6102 sayılı TTK’nın 15. maddesi uyarınca esnaf olma kriteri temel olarak ekonomik faaliyetin sermayeden fazla bedensel çalışmaya dayanması ve gelirin 11. maddede gösterilen kararnamedeki sınırı aşmaması olarak düzenlenmiştir. Bu durumda yasanın 15.maddesindeki kriter olarak geriye bedensel çalışmanın sermayenin önüne geçmesi hali önem taşımaktadır.
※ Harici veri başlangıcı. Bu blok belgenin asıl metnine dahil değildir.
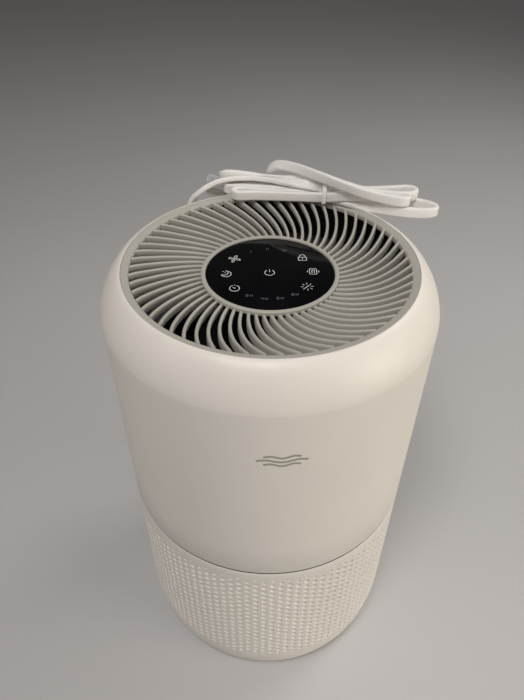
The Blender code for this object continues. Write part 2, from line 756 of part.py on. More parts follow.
def make_cord():
    outline = [
        (0, 0.1025), (0.0078, 0.1025), (0.0078, 0.1049), (0.0055, 0.1053), (0.0055, 0.1102),
        (0.0072, 0.1106), (0.0066, 0.1160), (0.0044, 0.1346), (0, 0.1346),
    ]
    gland = turned("cord_gland", outline, 16, CORD, ROOT)
    gland.rotation_euler = Euler((-math.pi / 2, 0, 0))
    gland.location = (0, 0, OUTLET_Z)
    tube("cord_tube", CORD_ROUTE, CORD_D, CORD, ROOT, step=0.016)
    tube("cord_tail", TAIL_ROUTE, CORD_D, CORD, ROOT, step=0.009)
    make_hank()
    make_tie()


def make_hank():
    """The outer shape of the folded runs, drawn in at the tie and bevelled along its back."""
    front = [(-0.0312, 0.0930)] + arc((-0.0176, 0.0860), 0.0055, 180, 270, 3)
    front += [(TIE_X, TIE_FRONT), (0.0650, 0.0645), (0.0940, 0.0536)]
    front += arc((0.1145, 0.0605), 0.0095, 260, 350, 4)
    rear = arc((0.1145, 0.0605), 0.0095, 25, 60, 2) + [(0.0900, 0.0836), (TIE_X, TIE_REAR)]
    rear += arc((-0.0262, 0.1060), 0.0050, 75, 135, 3) + [(-0.0312, 0.1045)]
    outline = front + rear
    narrowed = front + [(x, y - 0.005) for x, y in rear]
    levels = [(HANK_LOW, outline), (HANK_BEVEL, outline), (HANK_HIGH, narrowed)]
    bm = bmesh.new()
    loft(bm, [[Vector((x, y, height)) for x, y in loop] for height, loop in levels])
    add_object("cord_hank", bm, CORD, ROOT, smooth=False)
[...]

Mevcut olayımızda gelen yazı cevabına göre davacının kazancının belirlenen sınırı aşmadığı bu sebeple tacir vasfında olmadığı anlaşılmıştır.
Tüm bu hususlar birlikte değerlendirildiğinde; mevcut olayımızda mutlak ticari dava sayılan hallerin olmadığı, davacının davasına konu alacağının tarafların ticari işletmesi ile ilgili olmadığı, Vergi Müdürlüğü’nden gelen yazı cevabına istinaden davacının tacir vasfında olmadığı ve uyuşmazlığın da TTK’nın 4/2. maddesinin “a-f” bentlerindeki hususlara ilişkin olmadığı anlaşılmış olup, 6102 sayılı TTK’nın 6335 sayılı Kanunla değişik 5/3. maddesinde ise asliye ticaret mahkemesi ile asliye hukuk mahkemesi arasındaki ilişkinin görev ilişkisi olduğu düzenlemesine istinaden görevli mahkemenin Bakırköy Asliye Hukuk Mahkemesi olduğu sonuç ve kanaatine varılarak, mahkememizin görevsizliğine ilişkin aşağıdaki şekilde hüküm kurulmuştur.
HÜKÜM :Gerekçesi yukarıda açıklandığı üzere;
1-HMK’nun 114/1-c ve 115/2 maddeleri gereğince mahkememizin GÖREVSİZLİĞİNE, görevsizlik nedeniyle davanın usulden REDDİNE,
2- Görevli mahkemenin Bakırköy Asliye Hukuk Mahkemesi olduğunun tespitine, HMK. 20 madde gereği süresi içerisinde kararın kanun yoluna başvurulmayarak kesinleşmesi halinde kararın kesinleştiği tarihten itibaren, kanun yoluna başvurulmuş ise bu başvurunun reddi kararının tebliğ tarihinden itibaren iki hafta içinde ve taraflardan birinin kararı veren mahkememize başvurarak dava dosyasının görevli mahkemeye gönderilmesini talep etmesi halinde dava dosyasının görevli Bakırköy Asliye Hukuk Mahkemesine gönderilmesine, aksi halde mahkemece davanın açılmamış sayılacağına karar verileceğinin ihtarına,
3-Yargılama, harç ve giderleri konusunda HMK. 331/2 madde gereğince görevli mahkemece değerlendirme yapılmasına,
4-Davacı tarafından yatırılan gider avansından kullanılmayan kısmın hükmün kesinleşmesinden sonra görevli mahkemeye aktarılmasına,
Dair, davacı vekilinin ve davalı vekilinin yüzüne karşı gerekçeli kararın tebliğ tarihinden itibaren iki hafta içerisinde İstanbul Bölge Adliye Mahkemesi İSTİNAF yolu açık olmak üzere verilen karar açıkça okunup usulen anlatıldı.17/02/2022

Katip …
¸e-imzalıdır

Hakim …
¸e-imzalıdır

*Bu belge 5070 sayılı Elektronik İmza Kanunu kapsamında e-imza ile imzalanmıştır.